_INFORMATION SHOWN_:

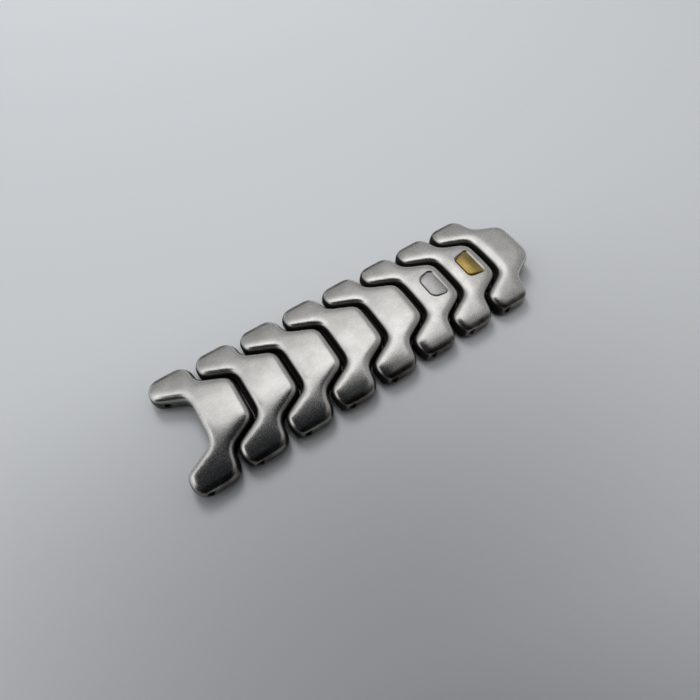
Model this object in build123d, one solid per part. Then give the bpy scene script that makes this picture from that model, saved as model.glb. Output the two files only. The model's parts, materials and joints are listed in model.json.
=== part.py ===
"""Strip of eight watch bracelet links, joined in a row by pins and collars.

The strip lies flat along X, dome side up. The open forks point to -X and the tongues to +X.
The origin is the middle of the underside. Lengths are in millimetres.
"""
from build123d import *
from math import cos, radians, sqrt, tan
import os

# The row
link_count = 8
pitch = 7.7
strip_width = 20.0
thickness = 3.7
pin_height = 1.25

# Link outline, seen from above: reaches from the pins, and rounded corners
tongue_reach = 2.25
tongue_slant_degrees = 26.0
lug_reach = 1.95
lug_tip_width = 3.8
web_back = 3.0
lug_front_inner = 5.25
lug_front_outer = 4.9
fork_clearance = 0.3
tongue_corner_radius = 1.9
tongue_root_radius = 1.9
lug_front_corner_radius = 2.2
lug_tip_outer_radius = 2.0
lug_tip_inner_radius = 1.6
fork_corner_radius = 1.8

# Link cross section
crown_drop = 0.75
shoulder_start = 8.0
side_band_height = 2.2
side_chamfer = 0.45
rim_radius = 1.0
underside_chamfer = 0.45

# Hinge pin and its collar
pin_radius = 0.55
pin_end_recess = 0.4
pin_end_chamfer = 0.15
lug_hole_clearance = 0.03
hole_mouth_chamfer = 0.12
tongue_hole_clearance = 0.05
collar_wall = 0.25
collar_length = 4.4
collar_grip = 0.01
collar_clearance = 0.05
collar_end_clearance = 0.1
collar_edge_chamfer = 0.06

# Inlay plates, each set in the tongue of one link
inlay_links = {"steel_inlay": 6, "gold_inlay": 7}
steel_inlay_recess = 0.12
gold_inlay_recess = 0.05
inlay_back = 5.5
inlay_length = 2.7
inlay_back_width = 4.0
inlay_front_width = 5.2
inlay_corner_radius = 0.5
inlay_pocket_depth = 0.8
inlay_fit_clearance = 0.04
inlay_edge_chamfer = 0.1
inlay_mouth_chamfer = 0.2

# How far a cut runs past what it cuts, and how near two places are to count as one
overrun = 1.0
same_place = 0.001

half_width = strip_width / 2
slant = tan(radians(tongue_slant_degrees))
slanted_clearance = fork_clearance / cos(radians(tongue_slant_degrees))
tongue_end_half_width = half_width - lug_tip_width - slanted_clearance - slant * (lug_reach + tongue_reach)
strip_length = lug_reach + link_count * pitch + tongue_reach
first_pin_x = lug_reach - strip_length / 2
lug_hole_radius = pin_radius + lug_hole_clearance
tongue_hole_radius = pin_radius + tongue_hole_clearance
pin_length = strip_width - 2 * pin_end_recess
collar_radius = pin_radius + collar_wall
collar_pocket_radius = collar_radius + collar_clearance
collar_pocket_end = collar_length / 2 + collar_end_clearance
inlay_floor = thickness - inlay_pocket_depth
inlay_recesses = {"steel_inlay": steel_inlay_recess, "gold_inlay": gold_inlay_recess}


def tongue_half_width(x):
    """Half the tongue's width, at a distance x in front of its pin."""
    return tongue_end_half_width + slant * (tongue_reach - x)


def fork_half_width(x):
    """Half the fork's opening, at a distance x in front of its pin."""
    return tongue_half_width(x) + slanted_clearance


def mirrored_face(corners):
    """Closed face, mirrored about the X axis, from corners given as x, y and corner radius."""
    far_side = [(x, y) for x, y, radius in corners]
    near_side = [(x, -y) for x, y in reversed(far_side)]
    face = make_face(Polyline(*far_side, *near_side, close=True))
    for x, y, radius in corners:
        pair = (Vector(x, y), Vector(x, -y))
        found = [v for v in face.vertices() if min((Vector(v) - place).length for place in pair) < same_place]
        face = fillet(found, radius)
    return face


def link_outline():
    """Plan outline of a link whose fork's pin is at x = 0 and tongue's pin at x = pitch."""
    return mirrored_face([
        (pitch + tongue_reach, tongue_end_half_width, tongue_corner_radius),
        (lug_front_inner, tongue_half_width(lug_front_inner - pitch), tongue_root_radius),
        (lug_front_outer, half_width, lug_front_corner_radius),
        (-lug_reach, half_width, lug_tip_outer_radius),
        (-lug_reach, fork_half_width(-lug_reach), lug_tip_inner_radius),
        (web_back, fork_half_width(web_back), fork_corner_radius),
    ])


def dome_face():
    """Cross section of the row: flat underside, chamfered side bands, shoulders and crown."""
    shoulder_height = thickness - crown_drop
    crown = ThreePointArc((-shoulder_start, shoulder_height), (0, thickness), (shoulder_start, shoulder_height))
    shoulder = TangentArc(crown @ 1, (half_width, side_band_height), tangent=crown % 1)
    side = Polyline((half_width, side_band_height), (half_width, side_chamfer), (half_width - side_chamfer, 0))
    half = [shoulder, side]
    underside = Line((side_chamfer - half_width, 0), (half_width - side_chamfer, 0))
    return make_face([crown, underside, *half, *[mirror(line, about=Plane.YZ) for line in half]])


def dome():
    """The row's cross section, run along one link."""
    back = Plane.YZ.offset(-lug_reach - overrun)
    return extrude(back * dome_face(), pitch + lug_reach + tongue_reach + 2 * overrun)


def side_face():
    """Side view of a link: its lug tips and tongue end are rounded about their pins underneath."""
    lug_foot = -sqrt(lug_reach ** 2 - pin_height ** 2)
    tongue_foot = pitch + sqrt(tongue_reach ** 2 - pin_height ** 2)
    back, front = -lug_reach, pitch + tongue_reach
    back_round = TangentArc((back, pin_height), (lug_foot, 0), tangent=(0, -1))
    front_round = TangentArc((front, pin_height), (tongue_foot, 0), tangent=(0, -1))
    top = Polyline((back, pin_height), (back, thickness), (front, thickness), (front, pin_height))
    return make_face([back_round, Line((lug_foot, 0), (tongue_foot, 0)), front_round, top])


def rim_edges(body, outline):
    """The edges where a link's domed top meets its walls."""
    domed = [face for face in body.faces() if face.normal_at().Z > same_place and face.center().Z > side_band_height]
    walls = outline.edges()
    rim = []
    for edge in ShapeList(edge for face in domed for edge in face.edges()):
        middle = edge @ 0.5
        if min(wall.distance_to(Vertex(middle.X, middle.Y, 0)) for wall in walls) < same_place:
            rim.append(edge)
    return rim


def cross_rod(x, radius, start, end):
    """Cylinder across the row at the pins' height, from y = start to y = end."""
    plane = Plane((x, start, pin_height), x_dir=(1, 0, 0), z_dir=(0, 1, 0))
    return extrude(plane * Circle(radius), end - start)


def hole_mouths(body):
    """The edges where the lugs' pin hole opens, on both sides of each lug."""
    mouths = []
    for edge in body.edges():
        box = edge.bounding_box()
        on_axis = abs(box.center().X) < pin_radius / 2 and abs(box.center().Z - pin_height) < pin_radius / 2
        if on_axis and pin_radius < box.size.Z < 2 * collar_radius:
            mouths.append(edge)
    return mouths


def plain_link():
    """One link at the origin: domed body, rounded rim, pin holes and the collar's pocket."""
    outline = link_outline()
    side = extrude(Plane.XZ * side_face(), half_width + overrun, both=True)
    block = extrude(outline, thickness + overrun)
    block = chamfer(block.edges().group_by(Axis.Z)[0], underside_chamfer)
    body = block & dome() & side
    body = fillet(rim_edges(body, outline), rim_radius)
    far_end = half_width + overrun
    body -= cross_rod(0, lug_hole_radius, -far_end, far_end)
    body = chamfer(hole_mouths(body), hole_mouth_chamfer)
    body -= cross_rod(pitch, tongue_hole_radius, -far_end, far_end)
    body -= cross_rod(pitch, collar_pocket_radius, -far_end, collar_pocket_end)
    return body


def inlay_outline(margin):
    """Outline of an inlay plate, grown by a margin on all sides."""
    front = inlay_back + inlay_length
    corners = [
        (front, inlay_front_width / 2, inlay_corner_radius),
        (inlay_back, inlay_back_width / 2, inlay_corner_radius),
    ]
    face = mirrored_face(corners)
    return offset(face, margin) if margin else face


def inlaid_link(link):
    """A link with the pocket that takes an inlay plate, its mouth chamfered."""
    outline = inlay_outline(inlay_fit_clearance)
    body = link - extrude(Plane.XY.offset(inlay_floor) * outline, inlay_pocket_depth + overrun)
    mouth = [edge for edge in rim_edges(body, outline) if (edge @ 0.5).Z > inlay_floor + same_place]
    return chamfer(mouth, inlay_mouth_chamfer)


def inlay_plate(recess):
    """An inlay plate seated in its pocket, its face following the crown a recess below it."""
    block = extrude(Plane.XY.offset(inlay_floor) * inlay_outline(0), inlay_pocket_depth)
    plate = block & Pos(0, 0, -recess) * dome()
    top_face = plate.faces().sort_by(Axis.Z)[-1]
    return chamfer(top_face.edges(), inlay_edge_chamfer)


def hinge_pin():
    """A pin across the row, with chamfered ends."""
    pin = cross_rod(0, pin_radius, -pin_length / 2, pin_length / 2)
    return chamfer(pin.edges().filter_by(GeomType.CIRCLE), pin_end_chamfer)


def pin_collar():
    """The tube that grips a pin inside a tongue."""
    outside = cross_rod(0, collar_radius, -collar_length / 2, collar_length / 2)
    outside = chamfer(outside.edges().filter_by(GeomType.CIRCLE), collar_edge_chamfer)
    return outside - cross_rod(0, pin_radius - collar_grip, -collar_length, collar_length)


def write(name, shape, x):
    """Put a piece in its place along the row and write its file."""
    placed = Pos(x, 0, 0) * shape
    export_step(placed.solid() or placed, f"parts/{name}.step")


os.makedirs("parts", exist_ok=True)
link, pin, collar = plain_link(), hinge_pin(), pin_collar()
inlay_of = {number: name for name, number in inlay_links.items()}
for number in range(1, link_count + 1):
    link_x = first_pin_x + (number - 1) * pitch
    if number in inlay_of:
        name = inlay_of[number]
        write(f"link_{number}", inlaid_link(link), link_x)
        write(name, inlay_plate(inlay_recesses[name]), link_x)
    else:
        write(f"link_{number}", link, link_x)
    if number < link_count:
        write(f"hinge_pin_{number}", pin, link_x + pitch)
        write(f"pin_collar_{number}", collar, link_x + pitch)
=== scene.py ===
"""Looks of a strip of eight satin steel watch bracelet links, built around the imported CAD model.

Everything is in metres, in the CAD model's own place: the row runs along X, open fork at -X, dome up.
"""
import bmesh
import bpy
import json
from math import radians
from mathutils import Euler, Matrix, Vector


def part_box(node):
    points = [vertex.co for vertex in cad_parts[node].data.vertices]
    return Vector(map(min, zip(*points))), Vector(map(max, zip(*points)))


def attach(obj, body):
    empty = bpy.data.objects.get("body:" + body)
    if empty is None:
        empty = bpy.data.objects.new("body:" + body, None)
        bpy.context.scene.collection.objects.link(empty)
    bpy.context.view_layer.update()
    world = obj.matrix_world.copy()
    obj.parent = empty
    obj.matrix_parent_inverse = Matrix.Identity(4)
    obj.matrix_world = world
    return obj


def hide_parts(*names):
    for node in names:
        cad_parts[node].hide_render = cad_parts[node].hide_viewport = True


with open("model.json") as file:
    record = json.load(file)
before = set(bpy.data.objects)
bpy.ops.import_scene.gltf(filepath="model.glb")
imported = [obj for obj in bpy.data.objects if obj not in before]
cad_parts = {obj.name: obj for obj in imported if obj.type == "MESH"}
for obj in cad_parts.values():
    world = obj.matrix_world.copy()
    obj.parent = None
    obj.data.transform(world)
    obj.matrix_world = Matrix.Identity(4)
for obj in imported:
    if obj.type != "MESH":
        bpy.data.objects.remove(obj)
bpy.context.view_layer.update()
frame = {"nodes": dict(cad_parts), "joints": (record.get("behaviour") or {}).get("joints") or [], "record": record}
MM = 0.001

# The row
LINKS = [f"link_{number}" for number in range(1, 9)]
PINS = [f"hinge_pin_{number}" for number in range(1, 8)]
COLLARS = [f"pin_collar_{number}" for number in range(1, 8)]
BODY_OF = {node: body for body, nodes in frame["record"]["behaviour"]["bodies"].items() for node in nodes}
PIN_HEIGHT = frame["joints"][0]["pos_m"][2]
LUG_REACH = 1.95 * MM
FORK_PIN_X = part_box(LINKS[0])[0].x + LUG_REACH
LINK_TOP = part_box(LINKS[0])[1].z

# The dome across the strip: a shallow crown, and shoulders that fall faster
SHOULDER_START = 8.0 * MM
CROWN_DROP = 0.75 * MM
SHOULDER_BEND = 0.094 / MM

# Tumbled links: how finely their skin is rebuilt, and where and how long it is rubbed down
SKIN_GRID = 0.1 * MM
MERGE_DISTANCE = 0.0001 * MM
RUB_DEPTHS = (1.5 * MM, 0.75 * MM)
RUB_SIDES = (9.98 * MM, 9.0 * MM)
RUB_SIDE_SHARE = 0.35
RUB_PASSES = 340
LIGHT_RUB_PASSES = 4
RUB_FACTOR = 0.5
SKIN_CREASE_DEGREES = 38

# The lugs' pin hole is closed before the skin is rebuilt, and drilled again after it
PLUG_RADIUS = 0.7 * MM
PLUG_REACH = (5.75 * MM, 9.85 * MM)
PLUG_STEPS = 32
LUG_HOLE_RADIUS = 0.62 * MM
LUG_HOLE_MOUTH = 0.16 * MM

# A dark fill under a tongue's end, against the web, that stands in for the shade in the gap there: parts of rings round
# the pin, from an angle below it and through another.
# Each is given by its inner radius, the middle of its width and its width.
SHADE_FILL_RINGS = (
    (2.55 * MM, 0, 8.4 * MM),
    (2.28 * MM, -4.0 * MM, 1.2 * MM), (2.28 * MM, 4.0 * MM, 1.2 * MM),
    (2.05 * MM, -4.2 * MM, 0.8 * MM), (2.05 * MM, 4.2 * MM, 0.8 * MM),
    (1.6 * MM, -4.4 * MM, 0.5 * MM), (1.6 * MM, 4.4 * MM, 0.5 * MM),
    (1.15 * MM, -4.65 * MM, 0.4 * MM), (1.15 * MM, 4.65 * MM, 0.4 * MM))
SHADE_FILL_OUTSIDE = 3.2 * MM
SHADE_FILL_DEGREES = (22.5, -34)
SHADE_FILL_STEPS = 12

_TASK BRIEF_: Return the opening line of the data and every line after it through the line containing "pins and collars.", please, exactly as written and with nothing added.

_RESULT_:
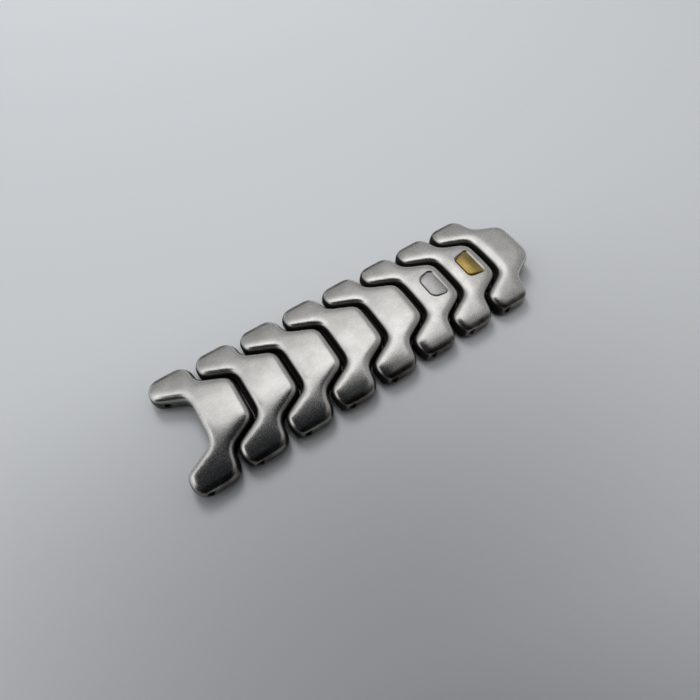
Model this object in build123d, one solid per part. Then give the bpy scene script that makes this picture from that model, saved as model.glb. Output the two files only. The model's parts, materials and joints are listed in model.json.
=== part.py ===
"""Strip of eight watch bracelet links, joined in a row by pins and collars.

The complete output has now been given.